◆ **AVAILABLE DATA**:
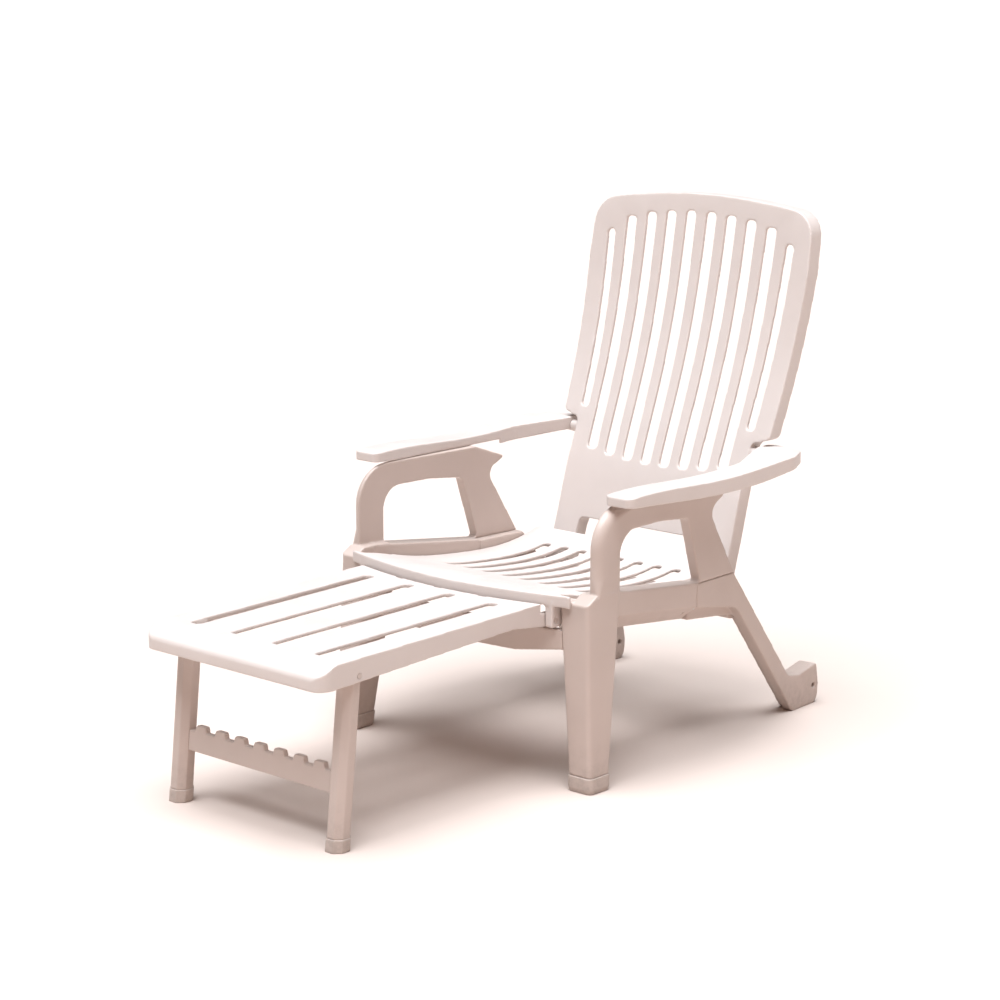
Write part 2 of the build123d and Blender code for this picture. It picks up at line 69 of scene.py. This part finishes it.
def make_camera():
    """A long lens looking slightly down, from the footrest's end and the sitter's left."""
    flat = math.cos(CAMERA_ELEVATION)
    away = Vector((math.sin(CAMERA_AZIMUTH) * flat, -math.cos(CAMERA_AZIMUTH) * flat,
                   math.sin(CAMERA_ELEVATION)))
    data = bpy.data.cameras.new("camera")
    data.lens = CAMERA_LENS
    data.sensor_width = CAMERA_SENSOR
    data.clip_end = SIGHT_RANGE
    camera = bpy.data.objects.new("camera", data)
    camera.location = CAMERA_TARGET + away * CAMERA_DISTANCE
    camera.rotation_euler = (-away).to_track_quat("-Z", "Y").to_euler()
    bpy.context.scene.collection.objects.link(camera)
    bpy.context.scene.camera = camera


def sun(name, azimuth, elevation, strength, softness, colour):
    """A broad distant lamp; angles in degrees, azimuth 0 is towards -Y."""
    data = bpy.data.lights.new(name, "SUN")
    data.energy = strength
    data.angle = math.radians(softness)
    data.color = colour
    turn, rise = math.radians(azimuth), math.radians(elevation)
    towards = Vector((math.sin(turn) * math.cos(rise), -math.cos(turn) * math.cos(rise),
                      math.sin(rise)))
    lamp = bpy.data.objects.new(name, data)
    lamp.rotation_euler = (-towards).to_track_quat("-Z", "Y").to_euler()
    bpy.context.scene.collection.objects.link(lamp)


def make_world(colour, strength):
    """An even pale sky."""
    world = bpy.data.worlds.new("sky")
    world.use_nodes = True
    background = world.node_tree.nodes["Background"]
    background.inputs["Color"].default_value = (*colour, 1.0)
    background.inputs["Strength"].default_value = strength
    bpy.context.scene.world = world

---

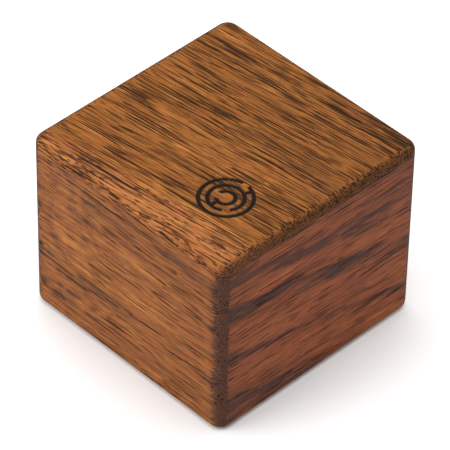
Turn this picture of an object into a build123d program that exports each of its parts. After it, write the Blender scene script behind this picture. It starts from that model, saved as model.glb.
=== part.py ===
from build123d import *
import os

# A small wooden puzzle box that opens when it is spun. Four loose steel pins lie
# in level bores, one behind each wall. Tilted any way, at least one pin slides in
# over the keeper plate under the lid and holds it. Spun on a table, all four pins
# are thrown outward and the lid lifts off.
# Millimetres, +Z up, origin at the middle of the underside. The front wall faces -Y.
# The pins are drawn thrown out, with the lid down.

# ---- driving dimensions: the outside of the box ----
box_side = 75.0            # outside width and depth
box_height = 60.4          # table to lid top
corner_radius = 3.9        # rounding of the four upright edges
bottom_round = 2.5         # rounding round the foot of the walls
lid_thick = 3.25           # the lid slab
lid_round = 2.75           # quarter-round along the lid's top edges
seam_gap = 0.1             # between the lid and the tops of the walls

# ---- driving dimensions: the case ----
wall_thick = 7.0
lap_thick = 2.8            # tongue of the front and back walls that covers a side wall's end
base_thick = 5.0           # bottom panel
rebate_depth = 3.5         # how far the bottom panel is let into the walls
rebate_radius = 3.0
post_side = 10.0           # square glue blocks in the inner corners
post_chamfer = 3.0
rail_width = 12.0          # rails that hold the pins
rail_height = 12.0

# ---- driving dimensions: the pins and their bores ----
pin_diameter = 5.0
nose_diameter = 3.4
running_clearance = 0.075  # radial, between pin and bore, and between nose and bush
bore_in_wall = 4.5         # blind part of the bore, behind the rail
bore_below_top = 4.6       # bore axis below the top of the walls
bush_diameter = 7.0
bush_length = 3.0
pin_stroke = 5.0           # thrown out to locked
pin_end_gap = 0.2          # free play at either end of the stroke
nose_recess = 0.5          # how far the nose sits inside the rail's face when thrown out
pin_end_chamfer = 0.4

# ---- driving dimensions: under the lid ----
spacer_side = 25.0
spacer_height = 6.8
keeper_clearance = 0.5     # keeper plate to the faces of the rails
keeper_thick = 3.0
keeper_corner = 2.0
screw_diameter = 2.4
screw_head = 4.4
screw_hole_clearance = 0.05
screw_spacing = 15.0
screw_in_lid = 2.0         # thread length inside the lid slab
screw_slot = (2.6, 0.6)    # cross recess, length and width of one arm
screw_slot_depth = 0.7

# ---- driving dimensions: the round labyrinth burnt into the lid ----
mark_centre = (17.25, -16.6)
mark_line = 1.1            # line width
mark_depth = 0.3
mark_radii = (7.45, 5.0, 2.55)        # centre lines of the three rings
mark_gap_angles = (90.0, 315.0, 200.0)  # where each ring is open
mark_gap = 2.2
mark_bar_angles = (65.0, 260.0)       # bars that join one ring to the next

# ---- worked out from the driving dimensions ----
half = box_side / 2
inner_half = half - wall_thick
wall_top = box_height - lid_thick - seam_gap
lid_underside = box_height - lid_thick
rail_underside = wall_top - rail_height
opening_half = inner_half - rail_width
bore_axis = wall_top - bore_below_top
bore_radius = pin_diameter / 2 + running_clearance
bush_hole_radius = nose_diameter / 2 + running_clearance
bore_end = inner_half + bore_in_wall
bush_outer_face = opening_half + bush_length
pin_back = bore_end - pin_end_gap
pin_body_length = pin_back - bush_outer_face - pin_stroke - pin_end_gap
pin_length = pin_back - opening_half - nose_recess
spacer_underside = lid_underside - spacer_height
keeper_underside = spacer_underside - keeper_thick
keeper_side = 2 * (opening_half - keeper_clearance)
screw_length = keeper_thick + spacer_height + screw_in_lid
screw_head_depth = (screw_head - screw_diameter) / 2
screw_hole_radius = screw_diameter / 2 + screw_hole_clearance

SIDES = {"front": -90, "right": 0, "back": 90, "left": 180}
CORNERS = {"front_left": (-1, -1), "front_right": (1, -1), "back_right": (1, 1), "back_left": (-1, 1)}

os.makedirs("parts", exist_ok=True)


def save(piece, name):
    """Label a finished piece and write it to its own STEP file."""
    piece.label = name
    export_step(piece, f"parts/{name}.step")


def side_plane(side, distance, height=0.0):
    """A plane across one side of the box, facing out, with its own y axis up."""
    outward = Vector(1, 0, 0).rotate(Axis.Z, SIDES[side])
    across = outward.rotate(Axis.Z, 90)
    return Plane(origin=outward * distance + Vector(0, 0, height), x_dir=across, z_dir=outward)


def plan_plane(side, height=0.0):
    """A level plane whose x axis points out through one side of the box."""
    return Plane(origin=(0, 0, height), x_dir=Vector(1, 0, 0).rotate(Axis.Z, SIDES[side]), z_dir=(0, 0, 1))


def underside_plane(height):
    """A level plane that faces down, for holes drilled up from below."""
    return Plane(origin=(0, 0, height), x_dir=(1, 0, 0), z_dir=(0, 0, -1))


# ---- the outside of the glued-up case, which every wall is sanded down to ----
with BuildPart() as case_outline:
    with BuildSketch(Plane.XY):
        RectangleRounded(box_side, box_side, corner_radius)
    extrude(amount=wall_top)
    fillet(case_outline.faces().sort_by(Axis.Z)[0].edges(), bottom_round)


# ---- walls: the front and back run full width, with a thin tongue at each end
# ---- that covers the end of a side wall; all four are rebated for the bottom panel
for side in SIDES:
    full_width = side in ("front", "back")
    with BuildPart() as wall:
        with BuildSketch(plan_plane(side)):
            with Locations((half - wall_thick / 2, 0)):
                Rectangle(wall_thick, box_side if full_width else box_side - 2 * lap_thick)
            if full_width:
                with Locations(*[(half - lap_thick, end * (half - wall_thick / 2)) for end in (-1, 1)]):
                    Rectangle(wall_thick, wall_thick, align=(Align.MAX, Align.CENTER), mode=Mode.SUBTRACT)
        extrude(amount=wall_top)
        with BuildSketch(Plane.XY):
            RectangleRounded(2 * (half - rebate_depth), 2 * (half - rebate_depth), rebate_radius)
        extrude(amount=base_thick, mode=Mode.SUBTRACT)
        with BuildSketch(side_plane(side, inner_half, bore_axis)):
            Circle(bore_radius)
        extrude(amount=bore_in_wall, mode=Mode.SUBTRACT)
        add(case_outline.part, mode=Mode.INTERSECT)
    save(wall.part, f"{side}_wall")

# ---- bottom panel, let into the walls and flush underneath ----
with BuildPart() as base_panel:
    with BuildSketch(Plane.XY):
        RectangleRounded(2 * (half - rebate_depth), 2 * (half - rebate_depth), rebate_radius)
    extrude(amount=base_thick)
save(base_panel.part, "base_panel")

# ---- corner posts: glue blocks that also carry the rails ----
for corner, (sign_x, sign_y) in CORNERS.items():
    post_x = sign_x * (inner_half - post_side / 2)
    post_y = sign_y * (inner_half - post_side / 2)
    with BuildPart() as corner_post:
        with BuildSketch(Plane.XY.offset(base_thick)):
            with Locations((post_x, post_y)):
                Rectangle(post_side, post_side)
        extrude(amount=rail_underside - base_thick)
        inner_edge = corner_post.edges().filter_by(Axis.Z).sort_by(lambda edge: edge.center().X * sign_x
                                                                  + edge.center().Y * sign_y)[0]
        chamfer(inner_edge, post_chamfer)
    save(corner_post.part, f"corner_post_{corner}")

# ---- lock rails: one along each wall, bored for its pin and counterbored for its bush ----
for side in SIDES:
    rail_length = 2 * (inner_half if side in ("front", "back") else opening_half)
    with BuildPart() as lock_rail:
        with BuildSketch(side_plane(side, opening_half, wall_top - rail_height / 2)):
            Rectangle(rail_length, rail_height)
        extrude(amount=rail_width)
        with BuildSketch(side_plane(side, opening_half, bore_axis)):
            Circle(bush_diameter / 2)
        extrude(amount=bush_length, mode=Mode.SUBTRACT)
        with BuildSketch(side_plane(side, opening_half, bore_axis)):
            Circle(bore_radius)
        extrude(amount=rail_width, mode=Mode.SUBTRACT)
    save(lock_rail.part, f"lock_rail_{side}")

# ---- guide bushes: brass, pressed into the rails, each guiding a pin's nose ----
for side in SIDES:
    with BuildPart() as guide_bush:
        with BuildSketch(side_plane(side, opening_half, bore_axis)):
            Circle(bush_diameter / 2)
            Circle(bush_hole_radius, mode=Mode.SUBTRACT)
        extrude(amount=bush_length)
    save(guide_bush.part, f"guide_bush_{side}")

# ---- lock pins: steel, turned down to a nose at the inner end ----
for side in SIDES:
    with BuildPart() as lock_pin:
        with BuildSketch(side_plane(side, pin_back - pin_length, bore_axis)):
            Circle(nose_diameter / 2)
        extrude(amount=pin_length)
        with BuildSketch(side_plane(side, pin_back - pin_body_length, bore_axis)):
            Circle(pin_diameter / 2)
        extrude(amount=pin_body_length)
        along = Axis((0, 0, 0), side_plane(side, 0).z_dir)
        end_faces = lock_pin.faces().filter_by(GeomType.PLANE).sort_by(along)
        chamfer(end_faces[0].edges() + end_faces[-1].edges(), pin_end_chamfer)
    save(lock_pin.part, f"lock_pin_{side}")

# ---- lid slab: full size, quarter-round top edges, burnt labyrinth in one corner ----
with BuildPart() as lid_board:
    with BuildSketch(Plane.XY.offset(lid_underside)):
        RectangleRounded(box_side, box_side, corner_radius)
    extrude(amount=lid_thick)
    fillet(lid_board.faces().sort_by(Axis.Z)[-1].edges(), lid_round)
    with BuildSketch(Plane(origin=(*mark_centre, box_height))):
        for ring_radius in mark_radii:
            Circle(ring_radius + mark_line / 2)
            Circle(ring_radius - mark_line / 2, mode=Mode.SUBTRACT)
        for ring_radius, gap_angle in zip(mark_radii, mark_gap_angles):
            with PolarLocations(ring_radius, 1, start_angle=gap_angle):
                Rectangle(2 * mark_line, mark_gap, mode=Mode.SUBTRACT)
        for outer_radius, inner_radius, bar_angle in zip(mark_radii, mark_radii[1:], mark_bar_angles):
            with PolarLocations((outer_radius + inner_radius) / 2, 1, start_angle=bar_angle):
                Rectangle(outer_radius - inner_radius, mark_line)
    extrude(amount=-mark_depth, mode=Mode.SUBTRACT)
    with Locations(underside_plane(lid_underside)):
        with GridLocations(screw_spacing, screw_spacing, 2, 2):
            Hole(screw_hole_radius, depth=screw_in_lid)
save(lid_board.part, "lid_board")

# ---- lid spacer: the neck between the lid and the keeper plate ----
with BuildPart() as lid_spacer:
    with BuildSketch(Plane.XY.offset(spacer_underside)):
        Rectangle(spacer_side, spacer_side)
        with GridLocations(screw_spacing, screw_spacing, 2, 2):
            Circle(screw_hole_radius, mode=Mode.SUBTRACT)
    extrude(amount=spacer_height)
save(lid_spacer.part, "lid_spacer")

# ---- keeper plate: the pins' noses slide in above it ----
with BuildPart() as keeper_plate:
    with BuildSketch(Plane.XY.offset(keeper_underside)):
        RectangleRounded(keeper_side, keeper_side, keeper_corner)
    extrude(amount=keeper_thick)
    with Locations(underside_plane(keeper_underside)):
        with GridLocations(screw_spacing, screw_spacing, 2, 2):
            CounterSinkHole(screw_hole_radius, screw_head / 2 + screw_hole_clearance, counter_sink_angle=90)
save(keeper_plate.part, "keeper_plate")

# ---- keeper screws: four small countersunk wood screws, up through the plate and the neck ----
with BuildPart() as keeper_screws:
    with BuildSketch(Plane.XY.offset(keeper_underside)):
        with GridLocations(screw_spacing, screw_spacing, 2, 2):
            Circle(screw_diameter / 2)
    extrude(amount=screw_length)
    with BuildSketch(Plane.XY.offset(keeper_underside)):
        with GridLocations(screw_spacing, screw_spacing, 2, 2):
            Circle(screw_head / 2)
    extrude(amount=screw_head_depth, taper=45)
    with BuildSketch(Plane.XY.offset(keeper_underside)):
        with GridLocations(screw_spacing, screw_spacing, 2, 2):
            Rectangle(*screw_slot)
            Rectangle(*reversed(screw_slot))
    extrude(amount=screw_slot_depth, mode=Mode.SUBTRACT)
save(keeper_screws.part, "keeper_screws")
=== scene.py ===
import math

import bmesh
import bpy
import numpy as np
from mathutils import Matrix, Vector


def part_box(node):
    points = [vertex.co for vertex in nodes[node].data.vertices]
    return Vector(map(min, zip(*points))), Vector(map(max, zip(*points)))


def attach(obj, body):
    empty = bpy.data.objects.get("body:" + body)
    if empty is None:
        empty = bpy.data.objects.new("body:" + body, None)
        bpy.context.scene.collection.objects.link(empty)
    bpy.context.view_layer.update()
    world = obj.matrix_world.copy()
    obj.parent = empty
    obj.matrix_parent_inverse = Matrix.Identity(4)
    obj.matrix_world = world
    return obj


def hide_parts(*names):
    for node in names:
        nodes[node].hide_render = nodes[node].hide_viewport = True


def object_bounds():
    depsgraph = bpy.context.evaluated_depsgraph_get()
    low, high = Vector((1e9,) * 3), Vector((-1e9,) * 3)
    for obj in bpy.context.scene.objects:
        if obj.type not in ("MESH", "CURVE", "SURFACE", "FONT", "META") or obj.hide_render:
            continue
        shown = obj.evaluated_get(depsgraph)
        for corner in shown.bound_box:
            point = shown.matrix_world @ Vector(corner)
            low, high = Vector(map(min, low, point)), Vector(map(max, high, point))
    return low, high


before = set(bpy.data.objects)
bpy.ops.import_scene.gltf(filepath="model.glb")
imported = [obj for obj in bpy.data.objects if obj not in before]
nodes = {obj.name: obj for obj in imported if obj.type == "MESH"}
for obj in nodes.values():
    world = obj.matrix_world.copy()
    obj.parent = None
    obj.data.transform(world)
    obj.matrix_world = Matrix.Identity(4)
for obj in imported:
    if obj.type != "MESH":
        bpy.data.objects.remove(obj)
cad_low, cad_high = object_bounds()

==

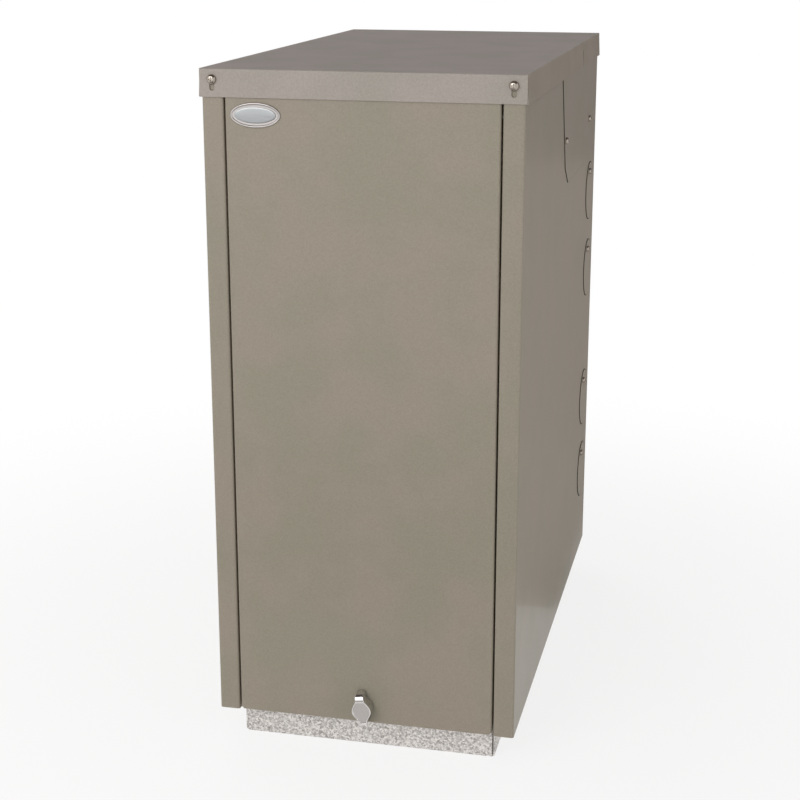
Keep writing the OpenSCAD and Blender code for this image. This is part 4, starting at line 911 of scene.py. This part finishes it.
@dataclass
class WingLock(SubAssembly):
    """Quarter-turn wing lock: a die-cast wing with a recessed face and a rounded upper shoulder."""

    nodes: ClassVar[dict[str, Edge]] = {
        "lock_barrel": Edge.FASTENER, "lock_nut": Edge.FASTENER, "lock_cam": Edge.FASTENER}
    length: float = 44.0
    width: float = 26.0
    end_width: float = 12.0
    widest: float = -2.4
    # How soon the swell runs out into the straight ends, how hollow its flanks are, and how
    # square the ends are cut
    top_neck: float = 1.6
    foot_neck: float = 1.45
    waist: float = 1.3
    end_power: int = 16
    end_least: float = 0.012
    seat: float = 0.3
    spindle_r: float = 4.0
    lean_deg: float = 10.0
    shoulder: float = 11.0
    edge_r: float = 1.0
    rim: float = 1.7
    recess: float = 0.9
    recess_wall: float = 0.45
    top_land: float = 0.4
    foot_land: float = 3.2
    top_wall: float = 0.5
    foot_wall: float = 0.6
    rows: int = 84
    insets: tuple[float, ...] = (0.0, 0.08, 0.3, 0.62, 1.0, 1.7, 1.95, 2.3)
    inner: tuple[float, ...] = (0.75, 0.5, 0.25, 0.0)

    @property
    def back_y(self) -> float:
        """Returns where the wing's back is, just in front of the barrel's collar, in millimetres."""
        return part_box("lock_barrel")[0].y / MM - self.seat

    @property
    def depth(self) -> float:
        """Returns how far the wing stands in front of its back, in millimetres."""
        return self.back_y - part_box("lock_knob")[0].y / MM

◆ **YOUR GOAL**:
Quote only the lines running from the line that holds "# ---- keeper screws: four" to the line that holds "obj.matrix_parent_inverse = Matrix.Identity(4)", both ends included.

◆ **COMPLETE OUTPUT**:
# ---- keeper screws: four small countersunk wood screws, up through the plate and the neck ----
with BuildPart() as keeper_screws:
    with BuildSketch(Plane.XY.offset(keeper_underside)):
        with GridLocations(screw_spacing, screw_spacing, 2, 2):
            Circle(screw_diameter / 2)
    extrude(amount=screw_length)
    with BuildSketch(Plane.XY.offset(keeper_underside)):
        with GridLocations(screw_spacing, screw_spacing, 2, 2):
            Circle(screw_head / 2)
    extrude(amount=screw_head_depth, taper=45)
    with BuildSketch(Plane.XY.offset(keeper_underside)):
        with GridLocations(screw_spacing, screw_spacing, 2, 2):
            Rectangle(*screw_slot)
            Rectangle(*reversed(screw_slot))
    extrude(amount=screw_slot_depth, mode=Mode.SUBTRACT)
save(keeper_screws.part, "keeper_screws")
=== scene.py ===
import math

import bmesh
import bpy
import numpy as np
from mathutils import Matrix, Vector


def part_box(node):
    points = [vertex.co for vertex in nodes[node].data.vertices]
    return Vector(map(min, zip(*points))), Vector(map(max, zip(*points)))


def attach(obj, body):
    empty = bpy.data.objects.get("body:" + body)
    if empty is None:
        empty = bpy.data.objects.new("body:" + body, None)
        bpy.context.scene.collection.objects.link(empty)
    bpy.context.view_layer.update()
    world = obj.matrix_world.copy()
    obj.parent = empty
    obj.matrix_parent_inverse = Matrix.Identity(4)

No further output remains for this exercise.